Venezuelan Nobel laureate Machado to miss ceremony due to threats
Venezuelan opposition leader María Corina Machado, awarded the 2025 Nobel Peace Prize for defending democratic rights, will not attend the Oslo ceremony amid threats from Maduro’s regime. Her daughter will accept the award and deliver a speech on her behalf.
- World
- DPA
- Published Date: 12:25 | 10 December 2025
Venezuelan opposition leader María Corina Machado, who won the 2025 Nobel Peace Prize, will not attend the award ceremony in Oslo following threats from her country's authoritarian leadership, the Nobel Institute said on Wednesday.
Machado is not currently in Norway and will not appear on stage during the ceremony later on Wednesday in Oslo City Hall, director of the Norwegian Nobel Institute, Kristian Berg Harpviken told broadcaster NRK.
Machado's daughter will accept the prize on her behalf and give a speech written by her mother, Harpviken said.
A staunch opponent of Venezuela's authoritarian President Nicolás Maduro, Machado was awarded this year's Nobel Peace Prize in October for her commitment to the democratic rights of the Venezuelan people.
Traditionally, the prize is presented on December 10, the anniversary of the death of Swedish dynamite inventor Alfred Nobel, who founded the awards.
However, there had been uncertainty for weeks about Machado's participation due to her situation in Venezuela, where she lives in hiding.
The Venezuelan public prosecutor's office recently threatened to consider the 58-year-old a fugitive if she left the country due to various investigations against her.
She could face arrest, or an entry ban if she returned to Venezuela from Oslo.
"I have been accused of every conceivable crime, including terrorism," Machado said in an interview with NRK last week. "The regime has made itself very clear. Maduro has said that they will kill me if they catch me."
The 58-year-old dedicated the award to the "the suffering people of Venezuela" and to US President Donald Trump for his support of the Venezuelan opposition.
Following the announcement of the award, Maduro referred to her as a "demonic witch."
Machado had hoped to challenge Maduro's presidency, but was excluded from the election in 2024 due to alleged irregularities.
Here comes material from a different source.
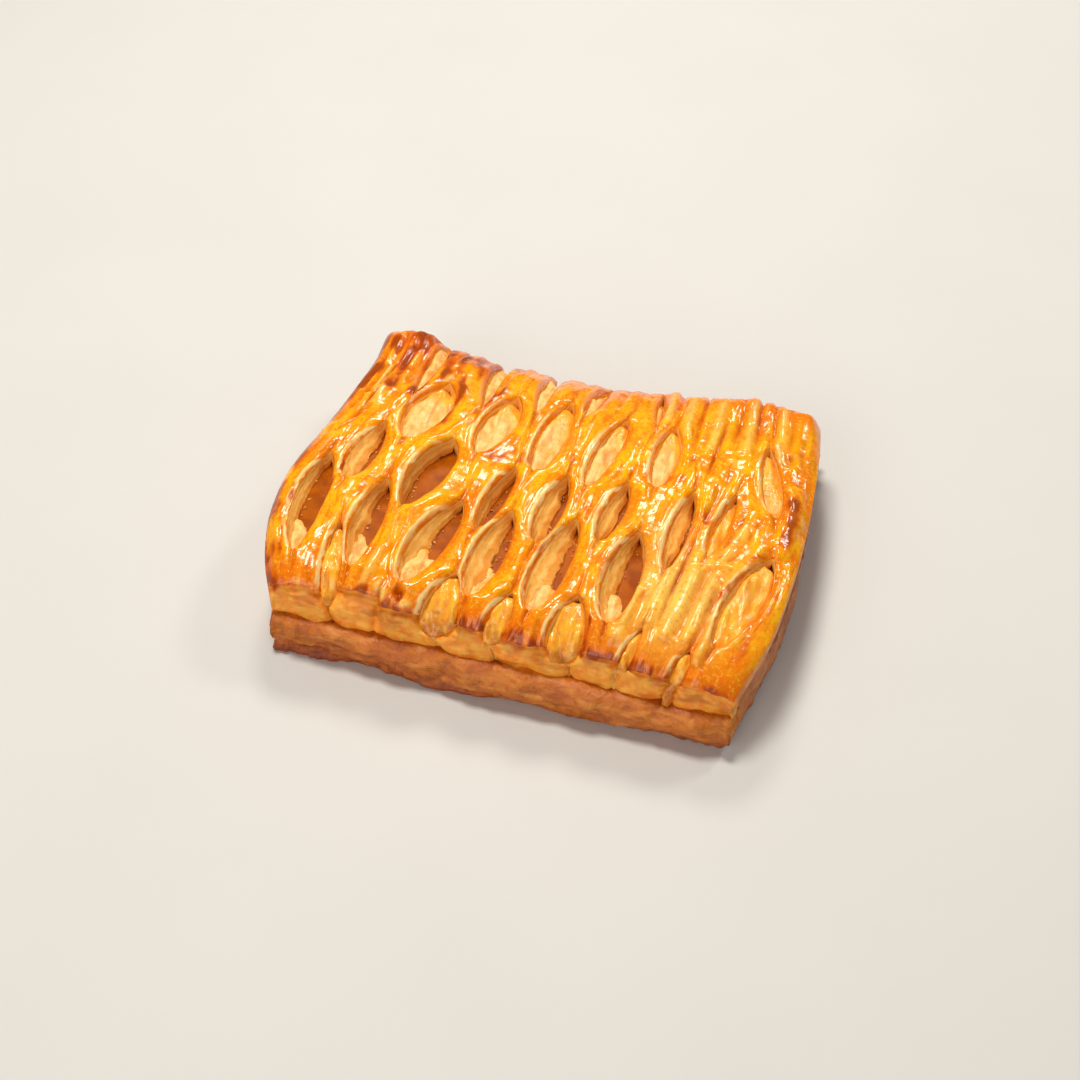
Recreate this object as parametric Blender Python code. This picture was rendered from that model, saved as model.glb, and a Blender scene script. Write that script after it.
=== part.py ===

It is extremely rare for winners of the Nobel Prize not to accept their awards in person. Since the prize was first awarded in 1901, only five winners have been denied this honour due to imprisonment in their home countries.
Among them were German journalist Carl von Ossietzky in 1935, Chinese human rights activist Liu Xiaobo in 2010, and Iranian human rights activist Narges Mohammadi in 2023.
Vietnamese politician Lê Đức Thọ is the only Nobel Peace Prize winner to date who has refused the prize. He was honoured in 1973 alongside former US secretary of state Henry Kissinger for negotiating an armistice in Vietnam, but said he would not accept the award as peace had not been truly established in the country.
Machado still hopes to travel to Norway one day. "I am doing everything, we are working, doing everything for that day. When that day comes we can meet in Norway, it would be the biggest honour of my life," she told NRK last week.
This year's ceremony in Oslo is scheduled to take place at 1 pm (1200 GMT). The other Nobel Prizes - for medicine, physics, chemistry, literature and economics will also be presented on Wednesday in Stockholm.
Each prize is endowed with 11 million Swedish kronor ($1.18 million).